■ **Given instruction**
Each line containing the word "JSON" must be reported.
———
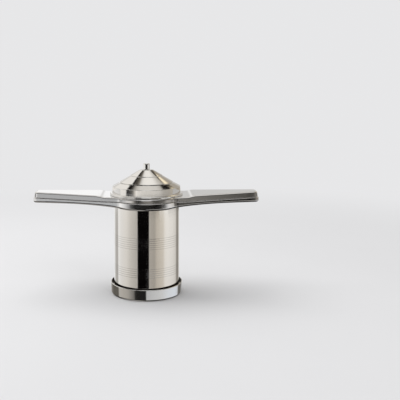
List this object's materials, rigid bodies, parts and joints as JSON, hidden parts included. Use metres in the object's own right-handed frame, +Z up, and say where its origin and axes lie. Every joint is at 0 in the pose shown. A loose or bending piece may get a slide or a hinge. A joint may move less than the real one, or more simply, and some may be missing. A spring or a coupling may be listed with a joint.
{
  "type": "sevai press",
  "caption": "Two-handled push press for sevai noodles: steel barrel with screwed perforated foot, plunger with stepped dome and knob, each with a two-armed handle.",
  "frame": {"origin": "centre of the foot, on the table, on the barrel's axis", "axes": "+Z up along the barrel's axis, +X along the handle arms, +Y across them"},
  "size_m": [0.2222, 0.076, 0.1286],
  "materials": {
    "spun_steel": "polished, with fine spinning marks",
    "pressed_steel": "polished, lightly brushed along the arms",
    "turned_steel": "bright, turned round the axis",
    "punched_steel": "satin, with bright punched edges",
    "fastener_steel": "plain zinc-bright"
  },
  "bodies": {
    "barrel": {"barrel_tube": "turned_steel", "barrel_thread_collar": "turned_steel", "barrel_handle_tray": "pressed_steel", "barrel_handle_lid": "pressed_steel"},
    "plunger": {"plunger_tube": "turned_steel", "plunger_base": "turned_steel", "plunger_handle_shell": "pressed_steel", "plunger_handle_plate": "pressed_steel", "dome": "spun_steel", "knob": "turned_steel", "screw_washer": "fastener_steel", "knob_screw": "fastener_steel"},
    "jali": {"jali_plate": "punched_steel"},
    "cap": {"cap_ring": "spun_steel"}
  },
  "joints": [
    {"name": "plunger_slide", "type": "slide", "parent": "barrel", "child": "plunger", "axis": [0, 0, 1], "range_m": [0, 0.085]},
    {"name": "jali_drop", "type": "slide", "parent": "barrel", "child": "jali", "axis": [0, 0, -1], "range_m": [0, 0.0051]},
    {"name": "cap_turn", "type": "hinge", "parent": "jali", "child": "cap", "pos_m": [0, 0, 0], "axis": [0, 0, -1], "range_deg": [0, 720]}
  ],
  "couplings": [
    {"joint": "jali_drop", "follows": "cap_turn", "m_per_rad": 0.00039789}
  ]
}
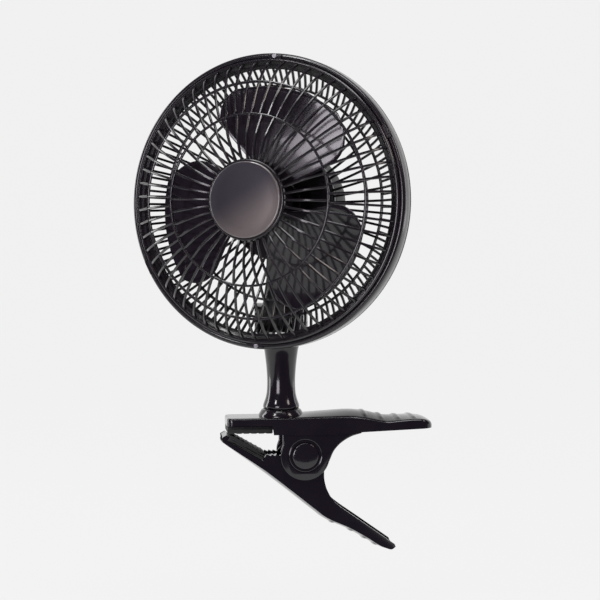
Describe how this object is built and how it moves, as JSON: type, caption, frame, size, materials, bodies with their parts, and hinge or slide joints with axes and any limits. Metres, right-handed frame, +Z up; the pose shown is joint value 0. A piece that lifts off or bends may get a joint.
———
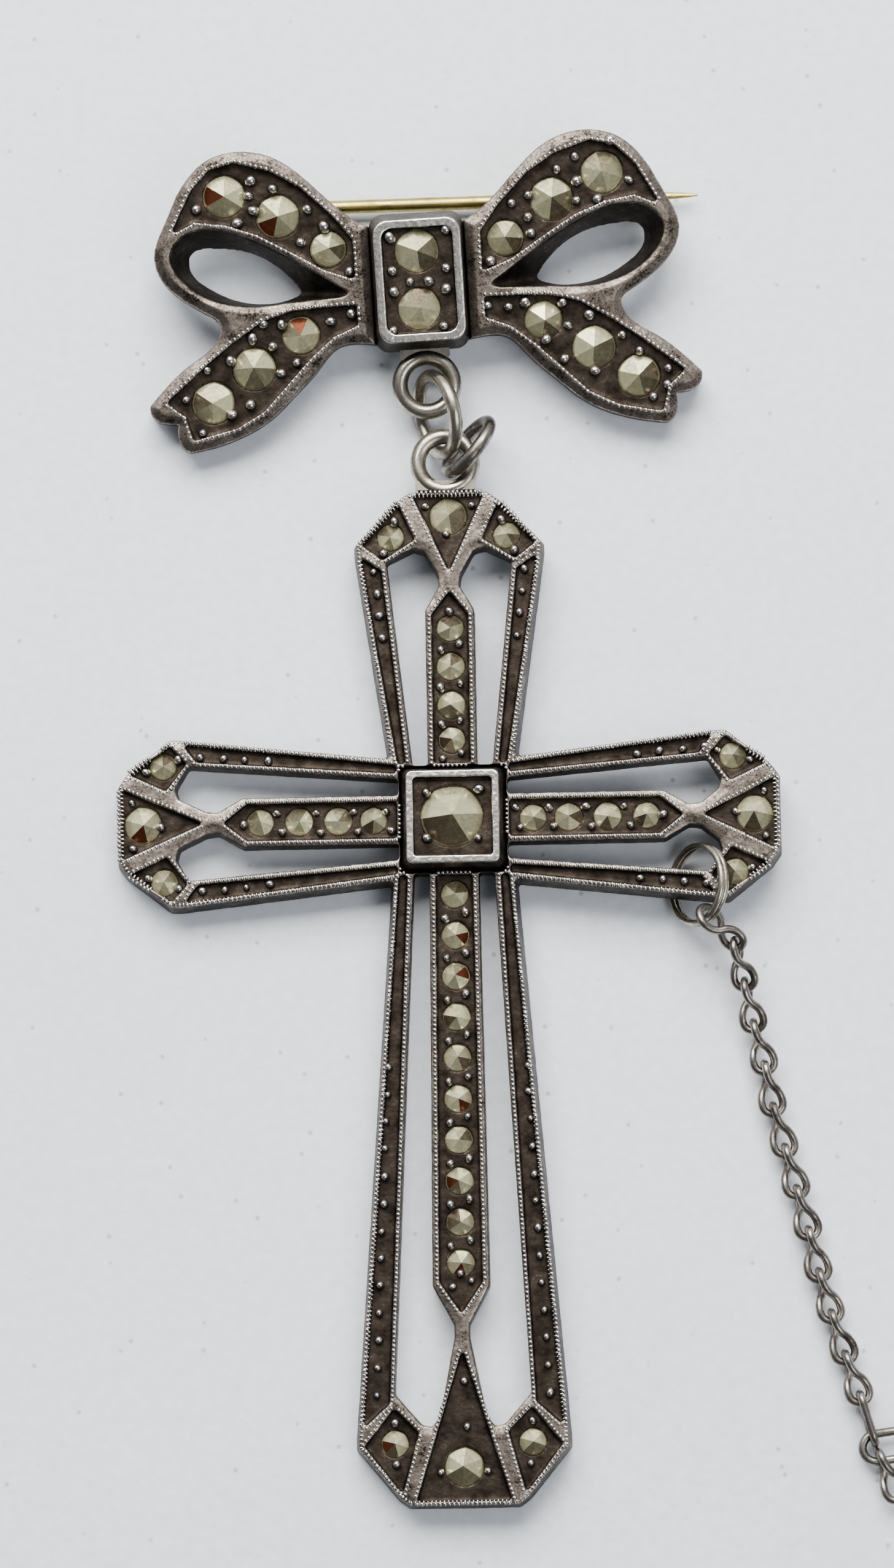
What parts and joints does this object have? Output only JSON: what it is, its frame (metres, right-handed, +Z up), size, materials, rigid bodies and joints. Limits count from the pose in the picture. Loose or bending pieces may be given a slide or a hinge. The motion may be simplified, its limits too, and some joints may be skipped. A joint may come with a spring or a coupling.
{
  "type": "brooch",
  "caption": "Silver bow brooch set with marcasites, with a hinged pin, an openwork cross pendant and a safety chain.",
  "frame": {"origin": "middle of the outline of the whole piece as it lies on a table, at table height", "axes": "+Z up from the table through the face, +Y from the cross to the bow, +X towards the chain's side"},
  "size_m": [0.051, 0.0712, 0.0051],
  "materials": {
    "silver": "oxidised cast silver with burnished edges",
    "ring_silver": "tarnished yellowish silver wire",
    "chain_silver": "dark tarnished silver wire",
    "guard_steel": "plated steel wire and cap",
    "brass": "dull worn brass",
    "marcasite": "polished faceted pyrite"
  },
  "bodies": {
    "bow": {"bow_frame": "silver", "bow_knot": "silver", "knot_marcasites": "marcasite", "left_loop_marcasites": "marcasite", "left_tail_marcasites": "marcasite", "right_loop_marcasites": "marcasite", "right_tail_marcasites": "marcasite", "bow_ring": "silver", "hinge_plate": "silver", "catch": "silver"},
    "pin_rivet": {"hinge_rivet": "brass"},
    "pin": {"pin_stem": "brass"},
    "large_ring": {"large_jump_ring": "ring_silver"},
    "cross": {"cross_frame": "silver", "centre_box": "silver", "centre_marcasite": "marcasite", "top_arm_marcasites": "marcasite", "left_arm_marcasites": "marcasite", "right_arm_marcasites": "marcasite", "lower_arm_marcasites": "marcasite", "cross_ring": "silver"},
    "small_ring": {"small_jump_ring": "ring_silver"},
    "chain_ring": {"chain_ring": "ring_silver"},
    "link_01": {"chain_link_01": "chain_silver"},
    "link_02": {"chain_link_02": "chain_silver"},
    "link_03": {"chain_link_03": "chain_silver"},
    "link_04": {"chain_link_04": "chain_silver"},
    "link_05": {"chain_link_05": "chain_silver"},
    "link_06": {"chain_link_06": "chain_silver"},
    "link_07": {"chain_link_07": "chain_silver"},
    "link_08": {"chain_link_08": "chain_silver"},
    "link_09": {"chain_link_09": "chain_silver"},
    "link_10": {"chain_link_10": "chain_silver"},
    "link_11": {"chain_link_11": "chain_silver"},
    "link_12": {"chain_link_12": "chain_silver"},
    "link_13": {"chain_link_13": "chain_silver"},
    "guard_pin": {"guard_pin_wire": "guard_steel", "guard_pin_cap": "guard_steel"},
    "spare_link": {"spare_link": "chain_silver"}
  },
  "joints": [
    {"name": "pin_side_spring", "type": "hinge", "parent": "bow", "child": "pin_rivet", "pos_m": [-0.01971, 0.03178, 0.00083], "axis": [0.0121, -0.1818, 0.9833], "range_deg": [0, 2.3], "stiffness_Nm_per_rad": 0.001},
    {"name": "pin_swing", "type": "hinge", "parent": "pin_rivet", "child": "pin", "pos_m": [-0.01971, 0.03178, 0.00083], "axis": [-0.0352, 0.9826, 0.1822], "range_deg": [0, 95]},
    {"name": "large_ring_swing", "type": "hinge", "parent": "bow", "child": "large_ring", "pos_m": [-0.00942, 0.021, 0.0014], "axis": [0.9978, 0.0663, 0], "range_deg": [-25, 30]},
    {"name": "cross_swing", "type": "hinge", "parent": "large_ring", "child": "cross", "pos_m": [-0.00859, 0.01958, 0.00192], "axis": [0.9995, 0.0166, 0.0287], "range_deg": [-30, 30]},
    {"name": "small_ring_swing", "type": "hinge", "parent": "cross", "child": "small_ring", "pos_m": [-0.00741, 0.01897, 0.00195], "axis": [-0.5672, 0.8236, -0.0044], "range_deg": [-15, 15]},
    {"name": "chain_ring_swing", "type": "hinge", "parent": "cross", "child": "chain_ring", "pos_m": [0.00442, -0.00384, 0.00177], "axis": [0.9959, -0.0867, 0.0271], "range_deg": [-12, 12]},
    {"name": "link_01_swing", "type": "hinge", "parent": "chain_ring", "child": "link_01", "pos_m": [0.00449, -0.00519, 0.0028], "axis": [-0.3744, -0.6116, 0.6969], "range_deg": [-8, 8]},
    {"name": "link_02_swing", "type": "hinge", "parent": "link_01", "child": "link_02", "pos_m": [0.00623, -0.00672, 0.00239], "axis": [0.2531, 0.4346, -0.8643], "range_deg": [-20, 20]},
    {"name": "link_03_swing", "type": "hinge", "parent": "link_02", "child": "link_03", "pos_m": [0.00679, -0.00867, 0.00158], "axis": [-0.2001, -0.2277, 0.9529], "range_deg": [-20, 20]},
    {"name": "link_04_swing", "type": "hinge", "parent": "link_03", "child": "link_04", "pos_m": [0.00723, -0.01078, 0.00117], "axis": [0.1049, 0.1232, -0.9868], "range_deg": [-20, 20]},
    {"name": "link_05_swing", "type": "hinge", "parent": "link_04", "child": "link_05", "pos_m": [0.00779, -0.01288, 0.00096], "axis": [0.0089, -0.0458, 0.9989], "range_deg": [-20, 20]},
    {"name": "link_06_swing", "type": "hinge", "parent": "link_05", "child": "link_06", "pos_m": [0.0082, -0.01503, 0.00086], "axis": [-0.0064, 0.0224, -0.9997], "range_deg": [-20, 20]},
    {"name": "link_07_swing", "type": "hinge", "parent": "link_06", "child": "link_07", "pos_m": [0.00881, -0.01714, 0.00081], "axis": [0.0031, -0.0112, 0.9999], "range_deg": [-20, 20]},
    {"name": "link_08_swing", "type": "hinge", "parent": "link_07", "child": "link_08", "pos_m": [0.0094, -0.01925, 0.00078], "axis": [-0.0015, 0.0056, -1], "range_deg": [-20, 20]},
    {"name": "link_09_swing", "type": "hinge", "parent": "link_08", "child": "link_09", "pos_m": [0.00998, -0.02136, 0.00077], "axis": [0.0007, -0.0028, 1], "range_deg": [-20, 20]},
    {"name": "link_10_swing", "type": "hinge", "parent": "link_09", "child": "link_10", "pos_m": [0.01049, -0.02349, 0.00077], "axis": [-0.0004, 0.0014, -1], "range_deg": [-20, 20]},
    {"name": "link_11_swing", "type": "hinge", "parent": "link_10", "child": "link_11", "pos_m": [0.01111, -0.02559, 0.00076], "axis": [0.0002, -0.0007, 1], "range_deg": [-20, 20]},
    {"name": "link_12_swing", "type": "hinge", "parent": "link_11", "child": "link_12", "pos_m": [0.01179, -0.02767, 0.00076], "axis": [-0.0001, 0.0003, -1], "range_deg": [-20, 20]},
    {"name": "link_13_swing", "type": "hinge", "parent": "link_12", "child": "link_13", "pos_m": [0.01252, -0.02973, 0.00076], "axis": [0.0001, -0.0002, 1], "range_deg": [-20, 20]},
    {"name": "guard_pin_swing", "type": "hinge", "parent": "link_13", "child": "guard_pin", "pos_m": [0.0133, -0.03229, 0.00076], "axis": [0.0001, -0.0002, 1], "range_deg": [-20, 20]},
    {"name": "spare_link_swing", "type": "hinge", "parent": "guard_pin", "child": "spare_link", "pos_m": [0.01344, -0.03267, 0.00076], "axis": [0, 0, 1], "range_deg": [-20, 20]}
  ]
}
———
■ **Answer to the exercise**
List this object's materials, rigid bodies, parts and joints as JSON, hidden parts included. Use metres in the object's own right-handed frame, +Z up, and say where its origin and axes lie. Every joint is at 0 in the pose shown. A loose or bending piece may get a slide or a hinge. A joint may move less than the real one, or more simply, and some may be missing. A spring or a coupling may be listed with a joint.
Describe how this object is built and how it moves, as JSON: type, caption, frame, size, materials, bodies with their parts, and hinge or slide joints with axes and any limits. Metres, right-handed frame, +Z up; the pose shown is joint value 0. A piece that lifts off or bends may get a joint.
What parts and joints does this object have? Output only JSON: what it is, its frame (metres, right-handed, +Z up), size, materials, rigid bodies and joints. Limits count from the pose in the picture. Loose or bending pieces may be given a slide or a hinge. The motion may be simplified, its limits too, and some joints may be skipped. A joint may come with a spring or a coupling.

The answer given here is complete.